Sci-Fi/Fantasy Shielding

Well, it MIGHT be some sort of shield! - https://pixabay.com/en/users/Conmongt-1226108/ 's creation

A common trope across sci-fi and fantasy are immaterial shields which still manage to stop things from harming those within. Occasionally these will cause my suspenders of disbelief to slip a little, leaving me a little less engrossed in the story if not flat out embarassed to be enjoying it. In others they pass without comment. So I decided - let's talk about them, and at least some of the different types that can be found out there.

The most common type of shields are barely visible but able to withstand significant punishment before getting 'broken' somehow. Star Trek & Star Wars both have these types. Trek tries multisyllabic gibberish as an attempt to rationalize their functionality, and Wars pretty much just assumes they work (barring plot points indicating differently.) They're common enough to not be very offensive to sense, until you think a little too much about it.

The users of these shields - yes, even the Gungans - are able to see through them, both in and out. This means EM radiation is getting through. Many ranged weapons in both settings are EM radiation based. Whoops, slight contradiction. shrug If you don't think too hard, they're still fun and help explain how massive power sources capable of cratering the hardest physical materials in the setting.

Others, like Niven & Pournelle's ultimate battleship defense in "The Gripping Hand" or similar from Weber in "Path of the Fury," are EM-opaque. Great - that contradiction goes away. Unfortunately that makes it impossible for EM sensors (like eyeballs) to work through them. Oops. (To their credit, all the aforementioned authors do well using this technological limitation as an interesting plot point.)
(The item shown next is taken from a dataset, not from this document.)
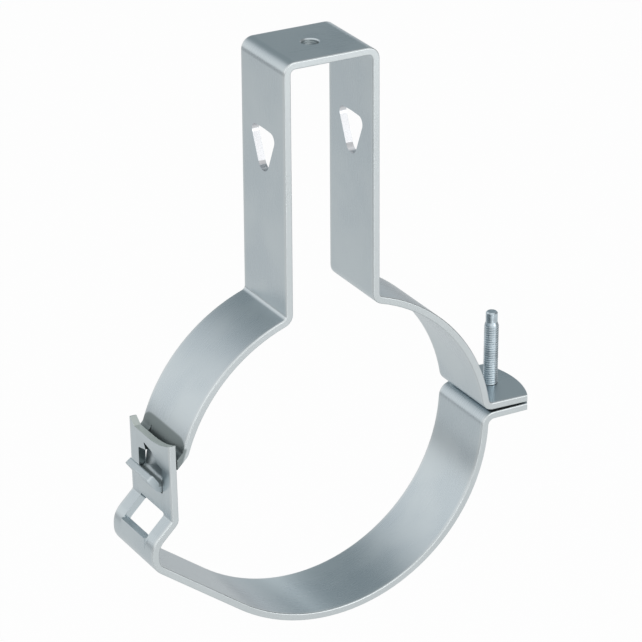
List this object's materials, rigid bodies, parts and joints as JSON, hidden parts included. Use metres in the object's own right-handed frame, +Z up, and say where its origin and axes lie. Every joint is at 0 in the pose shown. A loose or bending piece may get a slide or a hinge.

Others use opaque shields which only partially cover the vehicle, such as in Weber's Honor Harrington series (a very enjoyable C S Forester Horatio Hornblower pastiche with its own charms.) These produce areas which are defended and others which are open to attack. This leads to interesting technical & tactical considerations. Examples of this are encountered throughout the series and are well developed, with few internal inconsistencies.

A further variation on opaque shields bubbles the object to defend, but allows for narrow channels through it to reach external sensor devices bound to the defended object. The obvious flaw here is that your eyes are outside your defenses, and depending on how easy or hard it is to open more portals to let new sensors through, this can be a significant tactical consideration.
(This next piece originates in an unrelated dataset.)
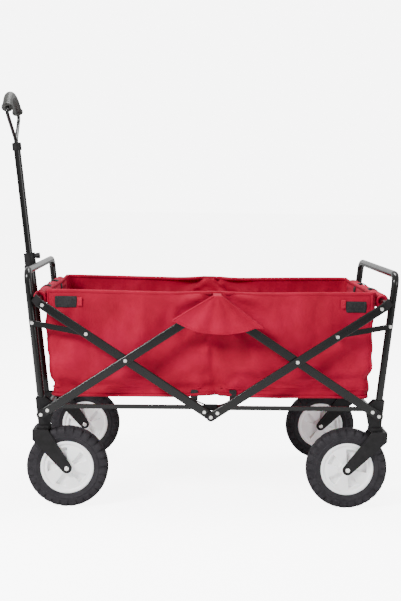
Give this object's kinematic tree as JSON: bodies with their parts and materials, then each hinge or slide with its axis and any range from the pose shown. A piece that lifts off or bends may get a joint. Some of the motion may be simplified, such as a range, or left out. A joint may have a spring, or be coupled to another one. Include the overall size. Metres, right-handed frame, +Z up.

Note up until this point all the mentioned shields are able to withstand EM, physical and (in some cases) gravitic energies by opposing them in one manner or another. There are other options.

One of the woefully underused techniques of shielding something from harm (IMO) is to preclude the damaging effect reaching the protected object. Admittedly, this is used occasionally, as in Neo's apophyosis in The Matrix where he stops bullets in mid air and eventually lets them fall to the ground when their momentum is spent. (OK, admittedly this is more his uber-hakz of the 'reality' within the Matrix, but the visual image from within the Matrix would appear to be this kind of thing...)

To quote the computer game Portal, "Now you're thinking with Portals." Other spatiotemporal alterations can lead to all sorts of intriguing options. The ability to shift damaging sources away from the spacetime otherwise shared with the target is at least different to the invisible-wall trope.

Some ways this could be justified/explained/rationalized:

  • Gravitic lensing - either move a heavy enough mass to tug the incoming damage out of line, or somehow make spacetime think there's now a heavy enough mass in place to do so.

  • Spatiotemporal harmonics - If space and time are waves of something, perhaps ensuring the damage sources' wavefront can be caused to either shift away from the targets' wavefront, or driven out of phase with the target's wavefront.

  • Alcubierre warp bubbles - a field effect where the spatiotemporal properties within the bubble are separate from those outside the bubble. This is one potential faster-than-light theory, but used defensively to wrap up incoming damage sources, might also be useful in defense.

  • Unexplained 'portal' generation - much like the aforementioned Alcubierre warp bubbles, portals like those found in the game with the same name could be massively effective in defense - as well as in offense (open a portal within a star, and its output beneath your target....)

Note all of these have been 'technological' in basis. If you should choose to look, you can find similarities in many magic systems, including for example D&D's Wall of Force spell.

What'm I missing here? What'd I get wrong? I look forward to your comments!